In the root folder (local folder or remote git repository), a __init__.py is expected, and should contain imports for one dumper, and one or more uploaders.

An example of advanced data plugin can be found at https://github.com/sirloon/mvcgi_advanced.git. It comes from “mvcgi” manifest plugin, where code was exported.

5. Hooks and custom commands

While it’s possible to define custom commands for the Hub console by deriving class biothings.hub.HubServer, there’s also an easy way to enrich existing commands using hooks. A hook is a python file located in HOOKS_FOLDER (defaulting to ./hooks/). When the Hub starts, it inspects this folder and “injects” hook’s namespace into its console. Everything available from within the hook file becomes available in the console. On the other hand, hook can use any commands available in the Hub console.

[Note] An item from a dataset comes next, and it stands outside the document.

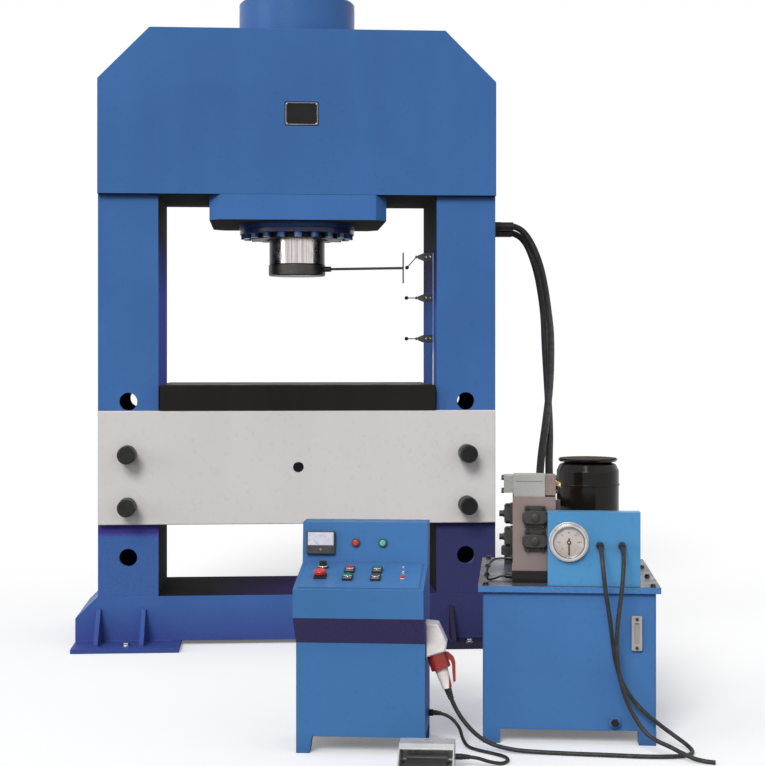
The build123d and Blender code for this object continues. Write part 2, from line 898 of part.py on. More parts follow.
with BuildPart() as valve_manifold:
    with BuildSketch(level(pack, lid_top + manifold_base_height)):
        with Locations((block_x, block_y + manifold_depth / 2)):
            Rectangle(manifold_width, manifold_depth)
    extrude(amount=manifold_top - lid_top - manifold_base_height)
    chamfer(valve_manifold.edges().filter_by(Axis.Z), 2)
    with BuildSketch(level(pack, hose_end_height - port_height / 2)):
        with Locations((sum(hose_end_x) / 2, block_y + manifold_depth + port_depth / 2)):
            Rectangle(port_width, port_depth)
    extrude(amount=port_height)
    hose_end_y = block_y + manifold_depth + hose_end_length
    with BuildSketch(facing(pack, hose_end_y)):
        with Locations(*[(x, hose_end_height) for x in hose_end_x]):
            Circle(coupling_radius)
    extrude(amount=hose_end_length - port_depth)
    with BuildSketch(facing(pack, block_y + manifold_depth + port_depth + coupling_nut)):
        with Locations(*[(x, hose_end_height) for x in hose_end_x]):
            RegularPolygon(coupling_hex_radius, 6)
    extrude(amount=coupling_nut)
valve_manifold.part.label = "valve_manifold"
export_step(valve_manifold.part, "parts/valve_manifold.step")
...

Hooks provide an easy way to “program” the Hub, based on existing commands. The following example defines a new command, which will archive any builds older than X days. Code can be found at https://github.com/sirloon/auto_archive_hook.git. File auto_archive.py should be copied into ./hooks/ folder. Upon restart, a new command named auto_archive is now part of the Hub. It’s also been scheduled automatically using schedule(...) command at the end of the hook.

The auto_archive function uses several existing Hub commands:

  • lsmerge: when given a build config name, returns a list of all existing build names.

  • archive: will delete underlying data but keep existing metadata for a given build name

  • bm.build_info: bm isn’t a command, but a shortcut for build_manager instance. From this instance, we can call build_info method which, given a build name, returns information about it, including the build_date field we’re interested in.

Note

Hub console is actually a python interpreter. When connecting to the Hub using SSH, the connection “lands” into that interpreter. That’s why it’s possible to inject python code into the console.

Note

Be careful. User-defined hooks can be conflicting with existing commands and may break the Hub. Ex: if a hook defines a command “dump”, it will replace, and potentially break existing one!